# Recorded information:

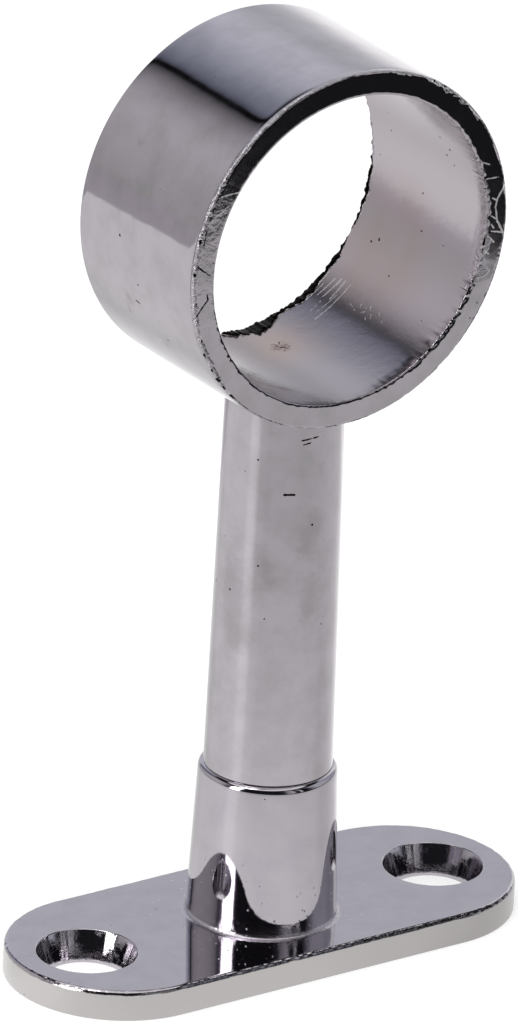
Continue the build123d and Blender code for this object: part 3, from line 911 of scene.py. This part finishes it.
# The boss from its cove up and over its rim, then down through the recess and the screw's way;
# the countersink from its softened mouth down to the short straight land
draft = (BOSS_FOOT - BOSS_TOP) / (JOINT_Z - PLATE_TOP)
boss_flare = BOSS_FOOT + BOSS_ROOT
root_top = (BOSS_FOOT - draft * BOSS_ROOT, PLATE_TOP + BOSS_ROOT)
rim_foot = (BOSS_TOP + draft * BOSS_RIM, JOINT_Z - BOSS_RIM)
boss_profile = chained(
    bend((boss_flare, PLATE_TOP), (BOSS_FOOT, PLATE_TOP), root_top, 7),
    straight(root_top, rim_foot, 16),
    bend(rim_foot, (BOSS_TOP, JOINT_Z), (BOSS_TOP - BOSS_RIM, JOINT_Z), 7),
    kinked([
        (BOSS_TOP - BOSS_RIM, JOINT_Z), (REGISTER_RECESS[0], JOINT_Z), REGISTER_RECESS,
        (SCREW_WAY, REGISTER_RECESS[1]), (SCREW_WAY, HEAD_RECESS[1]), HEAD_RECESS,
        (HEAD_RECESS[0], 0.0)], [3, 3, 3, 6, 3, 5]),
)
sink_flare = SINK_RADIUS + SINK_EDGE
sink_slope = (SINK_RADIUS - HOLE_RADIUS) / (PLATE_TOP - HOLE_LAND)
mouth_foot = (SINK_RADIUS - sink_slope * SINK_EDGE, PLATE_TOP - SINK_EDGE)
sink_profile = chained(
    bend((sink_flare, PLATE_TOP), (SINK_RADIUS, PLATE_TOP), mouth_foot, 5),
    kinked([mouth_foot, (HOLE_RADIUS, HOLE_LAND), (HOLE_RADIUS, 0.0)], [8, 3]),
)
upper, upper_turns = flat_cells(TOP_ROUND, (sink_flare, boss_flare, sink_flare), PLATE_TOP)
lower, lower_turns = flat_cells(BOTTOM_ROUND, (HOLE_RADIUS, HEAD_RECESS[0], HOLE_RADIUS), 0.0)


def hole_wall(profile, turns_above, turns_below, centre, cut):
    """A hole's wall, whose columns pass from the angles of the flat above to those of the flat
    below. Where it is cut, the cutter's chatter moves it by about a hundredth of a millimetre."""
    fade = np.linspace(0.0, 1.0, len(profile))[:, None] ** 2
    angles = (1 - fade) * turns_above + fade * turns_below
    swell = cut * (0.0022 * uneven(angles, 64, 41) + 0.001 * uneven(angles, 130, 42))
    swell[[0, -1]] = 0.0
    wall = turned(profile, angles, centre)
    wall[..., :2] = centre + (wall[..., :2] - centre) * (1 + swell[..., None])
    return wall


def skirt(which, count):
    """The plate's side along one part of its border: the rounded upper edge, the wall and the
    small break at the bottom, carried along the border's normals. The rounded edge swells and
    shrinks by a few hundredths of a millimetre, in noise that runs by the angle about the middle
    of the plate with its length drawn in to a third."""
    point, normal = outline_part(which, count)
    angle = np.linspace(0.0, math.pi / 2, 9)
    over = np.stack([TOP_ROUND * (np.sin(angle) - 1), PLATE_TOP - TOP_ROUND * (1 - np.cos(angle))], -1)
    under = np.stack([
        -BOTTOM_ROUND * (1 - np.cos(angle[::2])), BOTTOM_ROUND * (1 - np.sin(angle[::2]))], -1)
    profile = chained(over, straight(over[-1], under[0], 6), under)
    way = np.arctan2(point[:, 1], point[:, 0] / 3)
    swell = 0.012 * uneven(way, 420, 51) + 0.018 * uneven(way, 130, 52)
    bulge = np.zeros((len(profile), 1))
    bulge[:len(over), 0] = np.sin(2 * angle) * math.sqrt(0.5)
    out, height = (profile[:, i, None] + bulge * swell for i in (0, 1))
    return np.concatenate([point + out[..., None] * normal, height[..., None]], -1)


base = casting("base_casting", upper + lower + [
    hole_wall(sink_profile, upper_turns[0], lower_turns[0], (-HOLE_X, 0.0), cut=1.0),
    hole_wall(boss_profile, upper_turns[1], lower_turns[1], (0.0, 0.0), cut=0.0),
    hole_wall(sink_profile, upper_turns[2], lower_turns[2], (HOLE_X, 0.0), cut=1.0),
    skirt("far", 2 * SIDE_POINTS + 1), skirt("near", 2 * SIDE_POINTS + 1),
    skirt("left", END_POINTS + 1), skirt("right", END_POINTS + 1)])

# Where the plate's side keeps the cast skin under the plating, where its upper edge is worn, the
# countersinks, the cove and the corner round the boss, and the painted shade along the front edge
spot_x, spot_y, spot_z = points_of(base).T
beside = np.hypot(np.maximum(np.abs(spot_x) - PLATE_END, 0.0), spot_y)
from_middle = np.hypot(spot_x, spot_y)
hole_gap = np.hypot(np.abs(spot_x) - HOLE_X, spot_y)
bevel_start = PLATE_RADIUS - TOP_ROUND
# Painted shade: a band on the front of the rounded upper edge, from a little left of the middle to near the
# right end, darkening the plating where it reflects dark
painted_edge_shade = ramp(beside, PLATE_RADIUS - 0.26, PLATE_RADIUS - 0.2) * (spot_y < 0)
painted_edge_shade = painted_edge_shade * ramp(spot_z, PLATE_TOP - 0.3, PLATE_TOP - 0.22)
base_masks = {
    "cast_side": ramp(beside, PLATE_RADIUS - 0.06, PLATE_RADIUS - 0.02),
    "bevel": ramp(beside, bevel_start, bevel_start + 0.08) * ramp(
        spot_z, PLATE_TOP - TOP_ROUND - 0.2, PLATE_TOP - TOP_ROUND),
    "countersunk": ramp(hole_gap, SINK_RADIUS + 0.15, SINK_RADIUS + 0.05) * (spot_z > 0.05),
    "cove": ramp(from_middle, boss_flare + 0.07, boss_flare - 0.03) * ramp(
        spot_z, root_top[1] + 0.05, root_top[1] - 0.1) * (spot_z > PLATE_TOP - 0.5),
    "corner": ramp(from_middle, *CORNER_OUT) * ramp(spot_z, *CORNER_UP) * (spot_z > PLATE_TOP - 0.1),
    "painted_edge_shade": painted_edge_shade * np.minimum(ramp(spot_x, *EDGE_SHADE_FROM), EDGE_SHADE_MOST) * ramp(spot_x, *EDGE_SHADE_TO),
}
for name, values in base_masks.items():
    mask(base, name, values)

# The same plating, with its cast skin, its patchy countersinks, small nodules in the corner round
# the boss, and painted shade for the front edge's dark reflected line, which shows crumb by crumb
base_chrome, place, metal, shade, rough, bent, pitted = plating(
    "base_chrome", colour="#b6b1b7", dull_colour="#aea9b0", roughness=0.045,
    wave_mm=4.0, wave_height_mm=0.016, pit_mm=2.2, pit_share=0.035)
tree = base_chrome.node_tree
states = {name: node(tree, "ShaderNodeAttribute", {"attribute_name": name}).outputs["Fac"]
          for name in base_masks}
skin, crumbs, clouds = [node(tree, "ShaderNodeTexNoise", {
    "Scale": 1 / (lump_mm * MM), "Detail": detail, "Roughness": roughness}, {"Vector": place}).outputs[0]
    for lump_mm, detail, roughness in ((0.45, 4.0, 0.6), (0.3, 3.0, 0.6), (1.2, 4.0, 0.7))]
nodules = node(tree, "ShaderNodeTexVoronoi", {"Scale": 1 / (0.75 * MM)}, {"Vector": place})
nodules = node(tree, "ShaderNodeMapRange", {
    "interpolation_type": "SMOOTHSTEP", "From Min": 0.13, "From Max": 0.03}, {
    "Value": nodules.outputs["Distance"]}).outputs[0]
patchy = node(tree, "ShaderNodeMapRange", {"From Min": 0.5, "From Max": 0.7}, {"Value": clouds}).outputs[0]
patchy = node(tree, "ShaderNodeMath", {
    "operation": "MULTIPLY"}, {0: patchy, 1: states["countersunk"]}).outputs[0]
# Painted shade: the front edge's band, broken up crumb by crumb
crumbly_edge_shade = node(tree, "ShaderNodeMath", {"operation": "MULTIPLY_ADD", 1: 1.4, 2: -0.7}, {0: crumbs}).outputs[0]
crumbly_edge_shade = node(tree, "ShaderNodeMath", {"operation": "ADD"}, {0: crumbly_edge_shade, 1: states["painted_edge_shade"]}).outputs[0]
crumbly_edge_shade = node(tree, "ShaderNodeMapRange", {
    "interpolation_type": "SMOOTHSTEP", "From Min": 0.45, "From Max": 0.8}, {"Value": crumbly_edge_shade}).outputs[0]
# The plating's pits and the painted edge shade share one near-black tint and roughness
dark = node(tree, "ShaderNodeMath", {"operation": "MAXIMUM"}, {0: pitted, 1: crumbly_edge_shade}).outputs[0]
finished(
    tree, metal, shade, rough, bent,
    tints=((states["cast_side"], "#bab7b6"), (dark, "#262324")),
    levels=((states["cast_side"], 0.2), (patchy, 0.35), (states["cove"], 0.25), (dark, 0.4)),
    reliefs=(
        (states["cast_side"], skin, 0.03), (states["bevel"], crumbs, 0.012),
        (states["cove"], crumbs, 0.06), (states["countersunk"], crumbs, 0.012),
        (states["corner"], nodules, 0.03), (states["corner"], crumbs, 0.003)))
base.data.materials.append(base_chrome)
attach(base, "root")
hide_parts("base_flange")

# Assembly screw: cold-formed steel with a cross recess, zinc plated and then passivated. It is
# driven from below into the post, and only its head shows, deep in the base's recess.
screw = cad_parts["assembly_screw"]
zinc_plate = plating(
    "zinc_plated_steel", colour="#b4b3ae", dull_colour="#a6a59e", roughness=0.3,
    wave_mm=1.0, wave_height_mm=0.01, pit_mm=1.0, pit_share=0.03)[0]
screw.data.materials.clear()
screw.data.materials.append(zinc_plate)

# Given request:
Quote exactly the opening line of the material above and every line after it, up to and including the line that contains "HEAD_RECESS[0], HOLE_RADIUS), 0.0)".

# Result of the task:
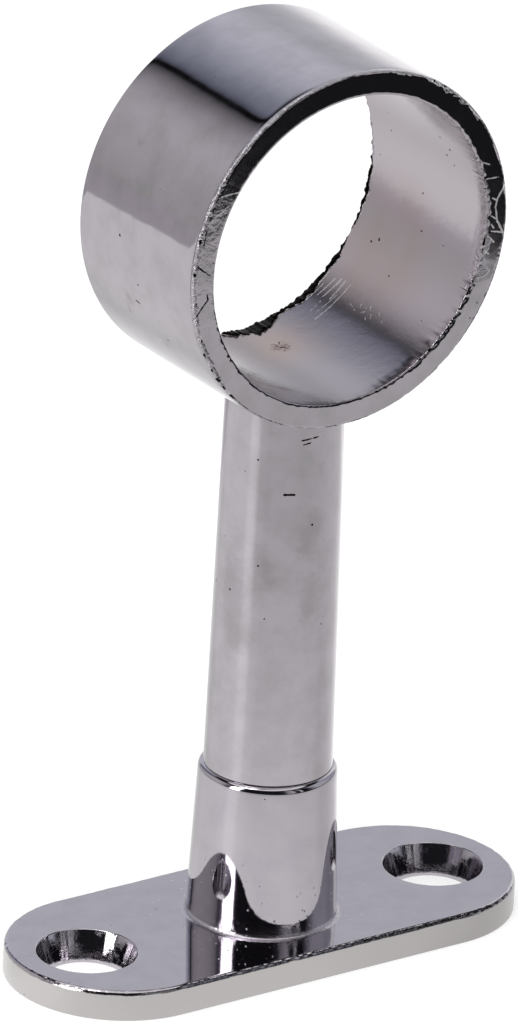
Continue the build123d and Blender code for this object: part 3, from line 911 of scene.py. This part finishes it.
# The boss from its cove up and over its rim, then down through the recess and the screw's way;
# the countersink from its softened mouth down to the short straight land
draft = (BOSS_FOOT - BOSS_TOP) / (JOINT_Z - PLATE_TOP)
boss_flare = BOSS_FOOT + BOSS_ROOT
root_top = (BOSS_FOOT - draft * BOSS_ROOT, PLATE_TOP + BOSS_ROOT)
rim_foot = (BOSS_TOP + draft * BOSS_RIM, JOINT_Z - BOSS_RIM)
boss_profile = chained(
    bend((boss_flare, PLATE_TOP), (BOSS_FOOT, PLATE_TOP), root_top, 7),
    straight(root_top, rim_foot, 16),
    bend(rim_foot, (BOSS_TOP, JOINT_Z), (BOSS_TOP - BOSS_RIM, JOINT_Z), 7),
    kinked([
        (BOSS_TOP - BOSS_RIM, JOINT_Z), (REGISTER_RECESS[0], JOINT_Z), REGISTER_RECESS,
        (SCREW_WAY, REGISTER_RECESS[1]), (SCREW_WAY, HEAD_RECESS[1]), HEAD_RECESS,
        (HEAD_RECESS[0], 0.0)], [3, 3, 3, 6, 3, 5]),
)
sink_flare = SINK_RADIUS + SINK_EDGE
sink_slope = (SINK_RADIUS - HOLE_RADIUS) / (PLATE_TOP - HOLE_LAND)
mouth_foot = (SINK_RADIUS - sink_slope * SINK_EDGE, PLATE_TOP - SINK_EDGE)
sink_profile = chained(
    bend((sink_flare, PLATE_TOP), (SINK_RADIUS, PLATE_TOP), mouth_foot, 5),
    kinked([mouth_foot, (HOLE_RADIUS, HOLE_LAND), (HOLE_RADIUS, 0.0)], [8, 3]),
)
upper, upper_turns = flat_cells(TOP_ROUND, (sink_flare, boss_flare, sink_flare), PLATE_TOP)
lower, lower_turns = flat_cells(BOTTOM_ROUND, (HOLE_RADIUS, HEAD_RECESS[0], HOLE_RADIUS), 0.0)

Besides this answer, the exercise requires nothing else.